(Modeling code records)

⟨

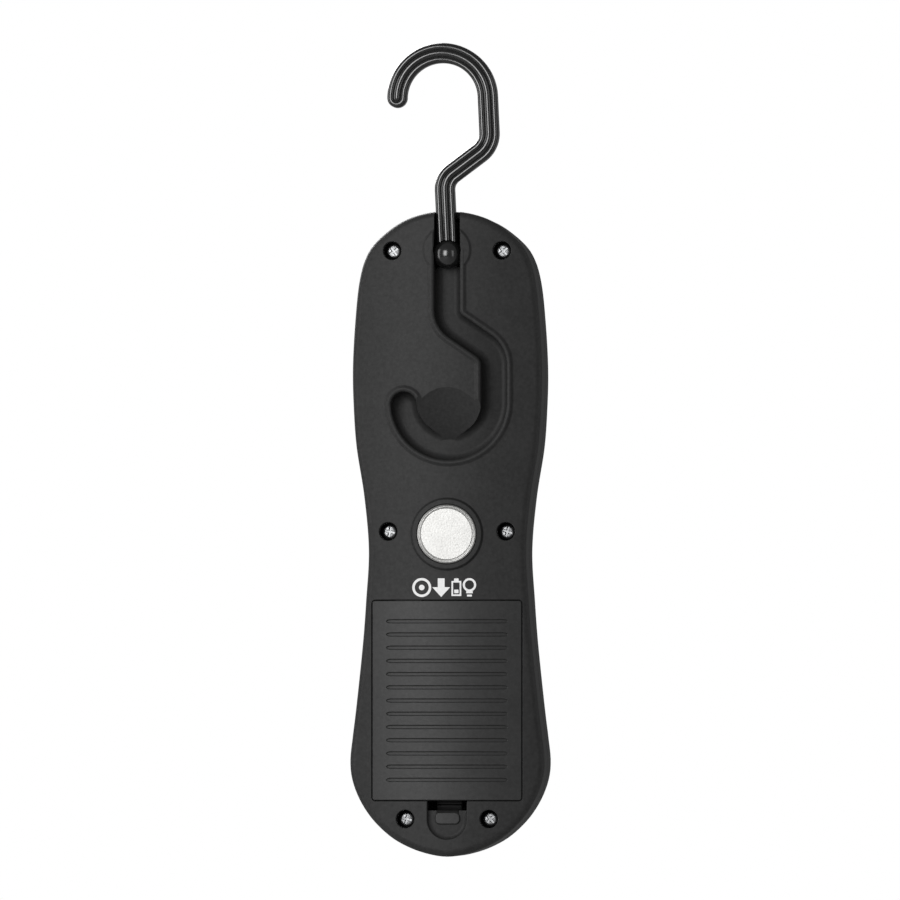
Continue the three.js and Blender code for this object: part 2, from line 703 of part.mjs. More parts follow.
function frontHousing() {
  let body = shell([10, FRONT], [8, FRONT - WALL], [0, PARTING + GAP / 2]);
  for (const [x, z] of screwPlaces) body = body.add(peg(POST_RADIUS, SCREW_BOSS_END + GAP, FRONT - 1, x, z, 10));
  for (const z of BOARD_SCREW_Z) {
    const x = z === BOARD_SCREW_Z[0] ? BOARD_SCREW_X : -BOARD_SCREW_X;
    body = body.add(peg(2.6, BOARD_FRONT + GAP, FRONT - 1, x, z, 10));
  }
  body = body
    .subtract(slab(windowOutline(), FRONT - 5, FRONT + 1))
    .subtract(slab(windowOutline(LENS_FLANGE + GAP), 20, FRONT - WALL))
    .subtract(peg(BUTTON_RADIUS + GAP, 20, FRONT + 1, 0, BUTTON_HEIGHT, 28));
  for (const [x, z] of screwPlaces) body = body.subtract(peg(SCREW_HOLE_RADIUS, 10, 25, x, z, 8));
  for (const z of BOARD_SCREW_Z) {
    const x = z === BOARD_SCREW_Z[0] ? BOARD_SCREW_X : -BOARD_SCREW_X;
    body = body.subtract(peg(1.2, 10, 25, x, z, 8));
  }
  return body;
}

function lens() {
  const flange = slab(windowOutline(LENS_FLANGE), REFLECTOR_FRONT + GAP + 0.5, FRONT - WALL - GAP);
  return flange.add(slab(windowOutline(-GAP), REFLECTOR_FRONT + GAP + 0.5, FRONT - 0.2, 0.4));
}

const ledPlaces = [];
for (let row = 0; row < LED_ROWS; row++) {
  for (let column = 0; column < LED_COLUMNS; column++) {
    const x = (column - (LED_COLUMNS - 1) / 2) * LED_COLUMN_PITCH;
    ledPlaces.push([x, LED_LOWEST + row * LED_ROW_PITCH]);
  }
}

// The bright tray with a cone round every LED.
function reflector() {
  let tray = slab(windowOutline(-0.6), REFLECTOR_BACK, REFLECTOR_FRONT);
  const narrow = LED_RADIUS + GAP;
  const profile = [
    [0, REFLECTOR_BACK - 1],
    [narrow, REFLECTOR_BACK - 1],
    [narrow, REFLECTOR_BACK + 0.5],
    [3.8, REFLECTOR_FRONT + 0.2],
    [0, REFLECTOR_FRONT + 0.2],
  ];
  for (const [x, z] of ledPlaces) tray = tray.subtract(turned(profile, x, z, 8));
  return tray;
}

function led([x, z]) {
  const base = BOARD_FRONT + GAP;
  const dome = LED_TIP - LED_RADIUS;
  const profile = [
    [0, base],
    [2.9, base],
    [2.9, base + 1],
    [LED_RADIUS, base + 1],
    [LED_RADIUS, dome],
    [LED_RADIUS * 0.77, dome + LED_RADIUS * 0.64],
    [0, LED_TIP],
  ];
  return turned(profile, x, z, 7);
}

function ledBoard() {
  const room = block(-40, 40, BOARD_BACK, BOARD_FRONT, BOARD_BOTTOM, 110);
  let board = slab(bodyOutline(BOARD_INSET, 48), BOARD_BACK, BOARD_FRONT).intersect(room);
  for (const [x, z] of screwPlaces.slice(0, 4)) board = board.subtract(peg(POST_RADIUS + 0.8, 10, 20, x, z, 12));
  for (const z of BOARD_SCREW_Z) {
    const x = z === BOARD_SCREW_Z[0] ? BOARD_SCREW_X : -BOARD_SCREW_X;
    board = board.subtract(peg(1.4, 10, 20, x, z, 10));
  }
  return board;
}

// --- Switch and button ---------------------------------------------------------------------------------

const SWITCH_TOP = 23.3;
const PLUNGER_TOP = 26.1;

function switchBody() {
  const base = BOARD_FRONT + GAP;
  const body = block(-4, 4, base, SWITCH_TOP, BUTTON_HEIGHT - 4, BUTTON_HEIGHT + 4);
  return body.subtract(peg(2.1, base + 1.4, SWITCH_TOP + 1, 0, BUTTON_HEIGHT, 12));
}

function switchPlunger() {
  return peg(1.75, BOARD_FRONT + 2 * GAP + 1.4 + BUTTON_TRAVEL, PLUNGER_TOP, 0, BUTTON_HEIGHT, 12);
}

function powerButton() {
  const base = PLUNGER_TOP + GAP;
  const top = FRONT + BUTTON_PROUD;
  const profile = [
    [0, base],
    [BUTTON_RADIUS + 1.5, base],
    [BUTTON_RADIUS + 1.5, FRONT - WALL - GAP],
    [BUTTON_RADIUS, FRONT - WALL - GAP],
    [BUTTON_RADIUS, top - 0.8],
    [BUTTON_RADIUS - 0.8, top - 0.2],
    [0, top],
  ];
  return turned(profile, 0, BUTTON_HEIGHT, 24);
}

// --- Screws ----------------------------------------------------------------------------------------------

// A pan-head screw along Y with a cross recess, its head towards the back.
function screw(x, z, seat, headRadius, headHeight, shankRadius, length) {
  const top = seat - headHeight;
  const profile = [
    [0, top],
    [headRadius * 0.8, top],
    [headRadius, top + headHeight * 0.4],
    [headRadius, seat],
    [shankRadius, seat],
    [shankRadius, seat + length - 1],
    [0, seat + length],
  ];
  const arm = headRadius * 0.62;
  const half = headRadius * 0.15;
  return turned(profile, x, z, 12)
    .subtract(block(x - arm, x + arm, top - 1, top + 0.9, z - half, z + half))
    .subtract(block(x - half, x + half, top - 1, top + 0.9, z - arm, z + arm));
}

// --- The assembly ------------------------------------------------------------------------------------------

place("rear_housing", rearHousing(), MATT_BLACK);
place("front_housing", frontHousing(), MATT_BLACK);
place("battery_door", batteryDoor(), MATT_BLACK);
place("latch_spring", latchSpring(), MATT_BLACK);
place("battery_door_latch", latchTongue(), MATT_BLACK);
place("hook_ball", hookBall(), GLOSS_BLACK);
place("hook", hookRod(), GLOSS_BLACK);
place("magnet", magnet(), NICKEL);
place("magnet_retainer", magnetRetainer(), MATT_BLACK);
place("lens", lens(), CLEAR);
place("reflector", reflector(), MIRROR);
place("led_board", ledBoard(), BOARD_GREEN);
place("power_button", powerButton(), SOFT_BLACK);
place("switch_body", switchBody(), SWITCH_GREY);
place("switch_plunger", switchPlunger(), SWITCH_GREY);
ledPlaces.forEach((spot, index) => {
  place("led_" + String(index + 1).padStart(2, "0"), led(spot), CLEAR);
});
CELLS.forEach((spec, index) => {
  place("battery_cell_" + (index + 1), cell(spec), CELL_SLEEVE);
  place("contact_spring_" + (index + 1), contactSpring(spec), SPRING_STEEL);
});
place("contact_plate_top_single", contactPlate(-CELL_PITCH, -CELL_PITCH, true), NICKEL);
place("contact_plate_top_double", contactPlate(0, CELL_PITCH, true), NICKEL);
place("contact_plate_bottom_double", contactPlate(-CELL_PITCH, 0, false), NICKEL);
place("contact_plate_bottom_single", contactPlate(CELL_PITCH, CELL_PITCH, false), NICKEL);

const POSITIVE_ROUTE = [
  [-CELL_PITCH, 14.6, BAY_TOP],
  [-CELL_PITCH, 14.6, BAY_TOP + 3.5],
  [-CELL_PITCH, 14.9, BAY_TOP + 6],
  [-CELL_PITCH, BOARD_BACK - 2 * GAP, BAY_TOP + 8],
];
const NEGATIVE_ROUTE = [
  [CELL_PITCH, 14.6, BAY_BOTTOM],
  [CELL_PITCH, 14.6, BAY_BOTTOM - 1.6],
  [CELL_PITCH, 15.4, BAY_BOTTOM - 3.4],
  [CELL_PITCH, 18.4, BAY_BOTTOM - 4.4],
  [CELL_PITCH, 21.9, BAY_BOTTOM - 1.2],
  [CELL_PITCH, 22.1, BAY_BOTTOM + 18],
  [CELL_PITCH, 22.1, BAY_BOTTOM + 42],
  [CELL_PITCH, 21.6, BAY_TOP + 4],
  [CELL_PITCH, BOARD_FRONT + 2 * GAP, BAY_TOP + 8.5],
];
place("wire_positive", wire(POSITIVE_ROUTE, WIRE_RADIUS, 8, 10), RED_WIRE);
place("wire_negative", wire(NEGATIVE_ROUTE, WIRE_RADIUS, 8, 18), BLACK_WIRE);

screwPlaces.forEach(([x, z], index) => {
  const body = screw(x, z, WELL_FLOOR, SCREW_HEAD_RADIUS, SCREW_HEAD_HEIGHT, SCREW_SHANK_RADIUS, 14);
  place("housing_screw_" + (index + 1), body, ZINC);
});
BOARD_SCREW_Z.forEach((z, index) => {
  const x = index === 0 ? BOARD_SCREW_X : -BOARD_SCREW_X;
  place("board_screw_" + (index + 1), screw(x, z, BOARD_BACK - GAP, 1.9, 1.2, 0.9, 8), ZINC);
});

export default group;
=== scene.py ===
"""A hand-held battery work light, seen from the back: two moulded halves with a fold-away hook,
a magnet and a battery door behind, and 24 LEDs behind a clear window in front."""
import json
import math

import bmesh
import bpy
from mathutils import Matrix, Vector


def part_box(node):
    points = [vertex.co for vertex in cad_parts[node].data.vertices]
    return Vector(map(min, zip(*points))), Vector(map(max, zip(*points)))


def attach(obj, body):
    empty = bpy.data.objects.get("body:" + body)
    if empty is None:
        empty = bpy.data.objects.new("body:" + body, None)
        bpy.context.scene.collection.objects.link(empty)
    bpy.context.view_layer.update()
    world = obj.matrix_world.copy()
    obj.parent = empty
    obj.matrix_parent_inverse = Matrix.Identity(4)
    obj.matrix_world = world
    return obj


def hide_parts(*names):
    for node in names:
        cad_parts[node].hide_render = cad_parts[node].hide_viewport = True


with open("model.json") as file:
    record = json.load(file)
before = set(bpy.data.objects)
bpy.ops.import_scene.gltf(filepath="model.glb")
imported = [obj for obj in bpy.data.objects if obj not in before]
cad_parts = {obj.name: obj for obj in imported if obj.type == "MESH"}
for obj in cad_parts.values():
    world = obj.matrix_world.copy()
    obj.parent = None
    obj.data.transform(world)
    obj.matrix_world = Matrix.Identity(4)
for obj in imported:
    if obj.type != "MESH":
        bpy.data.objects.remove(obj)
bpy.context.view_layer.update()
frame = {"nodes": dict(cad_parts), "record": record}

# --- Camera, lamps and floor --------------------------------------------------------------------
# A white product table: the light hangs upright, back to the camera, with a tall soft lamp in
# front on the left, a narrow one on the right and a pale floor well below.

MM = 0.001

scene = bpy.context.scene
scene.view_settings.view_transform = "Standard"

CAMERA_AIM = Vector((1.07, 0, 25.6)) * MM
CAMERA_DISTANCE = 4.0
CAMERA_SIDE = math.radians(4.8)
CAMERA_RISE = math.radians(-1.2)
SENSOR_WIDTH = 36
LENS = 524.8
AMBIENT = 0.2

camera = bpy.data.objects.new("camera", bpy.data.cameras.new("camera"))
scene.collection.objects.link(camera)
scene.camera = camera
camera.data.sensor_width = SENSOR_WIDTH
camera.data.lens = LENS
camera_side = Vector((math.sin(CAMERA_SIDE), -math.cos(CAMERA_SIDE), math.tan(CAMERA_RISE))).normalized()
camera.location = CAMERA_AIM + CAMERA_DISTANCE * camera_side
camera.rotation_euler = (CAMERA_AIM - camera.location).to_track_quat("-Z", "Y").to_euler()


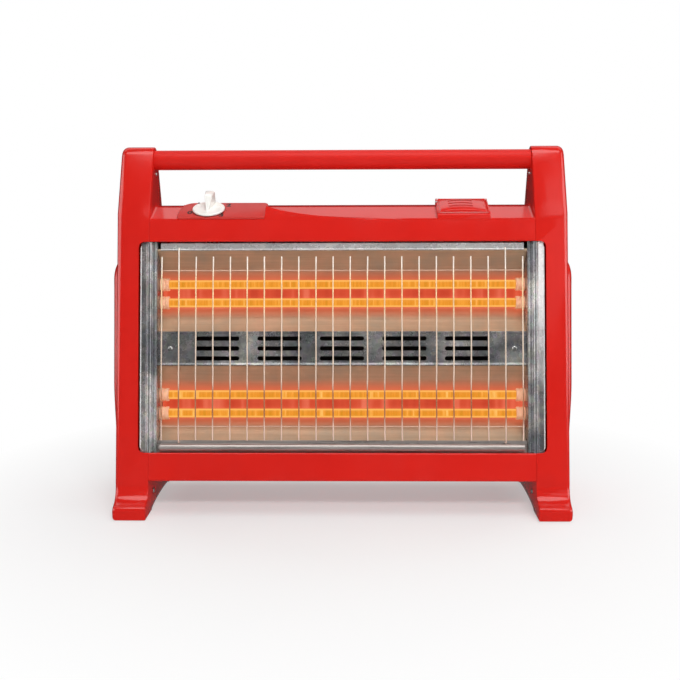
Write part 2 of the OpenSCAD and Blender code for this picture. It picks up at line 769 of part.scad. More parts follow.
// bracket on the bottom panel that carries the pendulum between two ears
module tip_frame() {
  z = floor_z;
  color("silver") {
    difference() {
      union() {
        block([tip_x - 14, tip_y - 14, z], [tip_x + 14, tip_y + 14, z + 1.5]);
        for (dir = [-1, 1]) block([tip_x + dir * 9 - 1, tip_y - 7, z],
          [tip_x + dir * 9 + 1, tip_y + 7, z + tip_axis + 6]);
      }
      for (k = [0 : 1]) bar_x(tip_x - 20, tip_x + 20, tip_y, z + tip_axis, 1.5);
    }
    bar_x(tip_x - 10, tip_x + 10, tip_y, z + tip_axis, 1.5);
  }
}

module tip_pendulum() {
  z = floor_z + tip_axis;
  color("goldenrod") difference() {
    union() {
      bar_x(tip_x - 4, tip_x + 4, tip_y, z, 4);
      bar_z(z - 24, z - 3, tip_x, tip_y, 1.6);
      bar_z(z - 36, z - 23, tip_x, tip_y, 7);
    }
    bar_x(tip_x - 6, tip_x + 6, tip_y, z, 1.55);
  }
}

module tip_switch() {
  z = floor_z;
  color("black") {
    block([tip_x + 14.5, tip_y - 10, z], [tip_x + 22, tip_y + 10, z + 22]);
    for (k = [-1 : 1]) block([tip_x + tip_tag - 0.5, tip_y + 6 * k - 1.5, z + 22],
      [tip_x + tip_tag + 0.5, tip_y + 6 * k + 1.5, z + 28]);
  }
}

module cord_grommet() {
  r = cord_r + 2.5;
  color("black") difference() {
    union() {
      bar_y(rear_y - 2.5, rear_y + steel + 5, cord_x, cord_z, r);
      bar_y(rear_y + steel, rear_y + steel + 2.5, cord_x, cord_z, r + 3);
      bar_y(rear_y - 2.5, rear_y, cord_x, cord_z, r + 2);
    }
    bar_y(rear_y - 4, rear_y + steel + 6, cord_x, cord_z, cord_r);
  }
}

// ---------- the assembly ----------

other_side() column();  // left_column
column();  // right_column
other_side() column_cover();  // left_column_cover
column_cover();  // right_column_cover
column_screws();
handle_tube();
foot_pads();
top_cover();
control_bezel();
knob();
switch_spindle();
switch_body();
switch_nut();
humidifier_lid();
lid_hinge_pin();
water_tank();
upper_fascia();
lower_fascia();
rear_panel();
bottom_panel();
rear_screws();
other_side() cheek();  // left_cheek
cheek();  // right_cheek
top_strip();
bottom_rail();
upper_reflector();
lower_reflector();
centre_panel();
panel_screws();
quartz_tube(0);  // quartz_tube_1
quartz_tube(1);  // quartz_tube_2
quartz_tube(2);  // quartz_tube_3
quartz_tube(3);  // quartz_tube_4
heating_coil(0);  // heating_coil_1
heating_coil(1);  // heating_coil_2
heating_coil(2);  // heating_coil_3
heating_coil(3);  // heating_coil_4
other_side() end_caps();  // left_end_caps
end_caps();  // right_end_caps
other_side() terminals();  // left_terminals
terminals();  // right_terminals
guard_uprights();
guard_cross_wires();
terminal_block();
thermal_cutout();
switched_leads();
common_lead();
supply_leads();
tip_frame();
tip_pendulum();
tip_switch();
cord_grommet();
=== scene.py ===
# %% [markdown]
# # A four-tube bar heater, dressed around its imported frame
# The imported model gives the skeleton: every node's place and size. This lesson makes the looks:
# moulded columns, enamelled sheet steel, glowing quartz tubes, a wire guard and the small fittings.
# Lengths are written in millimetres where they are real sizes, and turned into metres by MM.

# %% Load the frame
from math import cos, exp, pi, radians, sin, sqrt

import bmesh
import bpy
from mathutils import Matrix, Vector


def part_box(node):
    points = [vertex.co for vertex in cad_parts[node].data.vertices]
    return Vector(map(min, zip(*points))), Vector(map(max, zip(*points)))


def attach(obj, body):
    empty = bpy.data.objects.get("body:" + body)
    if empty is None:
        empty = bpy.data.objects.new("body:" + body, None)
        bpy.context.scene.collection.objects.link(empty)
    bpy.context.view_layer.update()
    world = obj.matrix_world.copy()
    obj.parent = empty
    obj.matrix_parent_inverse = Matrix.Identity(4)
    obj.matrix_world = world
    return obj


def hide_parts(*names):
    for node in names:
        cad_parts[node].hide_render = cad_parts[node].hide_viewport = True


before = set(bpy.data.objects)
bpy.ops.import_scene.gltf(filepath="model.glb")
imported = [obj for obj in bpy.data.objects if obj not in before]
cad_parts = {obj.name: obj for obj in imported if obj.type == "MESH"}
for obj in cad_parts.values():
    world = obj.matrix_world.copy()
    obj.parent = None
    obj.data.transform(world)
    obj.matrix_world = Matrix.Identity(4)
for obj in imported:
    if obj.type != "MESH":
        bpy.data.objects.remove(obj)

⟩

## EXERCISE BRIEF
Search the entries for the word "from", then list each line that holds it.

## RESULT OF THIS TASK
Continue the three.js and Blender code for this object: part 2, from line 703 of part.mjs. More parts follow.
"""A hand-held battery work light, seen from the back: two moulded halves with a fold-away hook,
from mathutils import Matrix, Vector
from math import cos, exp, pi, radians, sin, sqrt
from mathutils import Matrix, Vector